The Maori, before colonialism, were brutal warriors. They were cannibals. They were head hunters and slavers. Above all, they believed in “utu”—that every kind and cruel deed should be repaid in kind. And, when the British colonialists took over New Zealand, they were ferocious enough to make sure they paid for it.
10First Contact with the Maori Ended in Four European Deaths
When the Maori met their first Europeans, they did not shake hands and welcome them in. Right from the very start, there was bloodshed.
First contact happened in 1642, when Abel Janszoon Tasman and his crew became the first Europeans to meet the Maori. The Maori, though, saw them first. As Tasman sailed into the Golden Bay, signal fires lit up along the shore.
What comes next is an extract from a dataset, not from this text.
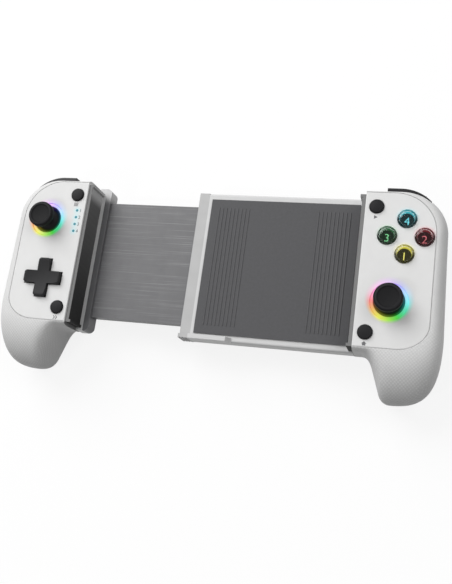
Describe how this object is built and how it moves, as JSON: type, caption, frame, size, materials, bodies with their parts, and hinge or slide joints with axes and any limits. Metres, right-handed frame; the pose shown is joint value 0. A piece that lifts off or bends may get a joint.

The Maori were letting one another know that a strange ship was approaching and to get ready for the worst.
On their first meeting, the Maori canoed out toward Tasman’s boats, blowing shell war trumpets and trying to scare the Europeans away. Tasman responded with cannons. The Maori fled—but now they had no doubts. These were definitely people to fear.
The next day, Maori canoes came out toward the boats again. Tasman’s men figured it was a friendly gesture, inviting them to come to shore—until the Maori started ramming their boats. One Maori clubbed a sailor in the back of the head with a pike and knocked him overboard. Then the others attacked—and killed four men before Tasman’s men could get away.
Tasman named the area “Murderers Bay”. This, he said, “must teach us to consider the inhabitants of the country as enemies.”
9A Tribe Cannibalized James Cook’s Crew
For the next hundred years, Europeans stayed away from New Zealand. The Maori were left alone—until James Cook arrived.
At first, Cook’s men had a rocky but relatively peaceful relationship with the Maori. They had some problems, though. One man, Jack Rowe, had angered some of the Maori when he tried to kidnap a few of their men—and the Maori, it seems, were getting ready for revenge.
On December 17, 1773, Jack Rowe led an expedition ashore to collect food. They never came back. The men waited for them, growing more and more worried as time passed. In the morning, a second group led by James Burney went ashore to find them.
Soon, they found a Maori canoe and the remains of what they hoped was a dog. When Burney came in for a closer look, though, he found a human hand among the torn flesh. It was tattooed “TH”—the initials of Thomas Hill, one of the men who had gone ashore.
Burney and his men ran for their lives. When they made it to the beach, hundreds of Maori ran out to taunt them. Burney looked back. The Maori were roasting the pieces of Rowe’s dismembered body over a fire. They were devouring the flesh of Rowe and his men and feeding their entrails to the dogs.
8The Boyd Massacre
Europeans started colonizing New Zealand, despite the threat the Maori posed. Soon the country had towns and ports filled with white faces. The encounters, here, became less hostile, and some Maori began to trade with the Europeans and even work on European ships.
One of those Maori was Te Ara. He boarded a ship called The Boyd, believing he would be treated with all the honors due to the son of a chief. The captain, though, did not care whose son he was. He expected Te Ara to work—and, when Te Ara refused, he had him flogged.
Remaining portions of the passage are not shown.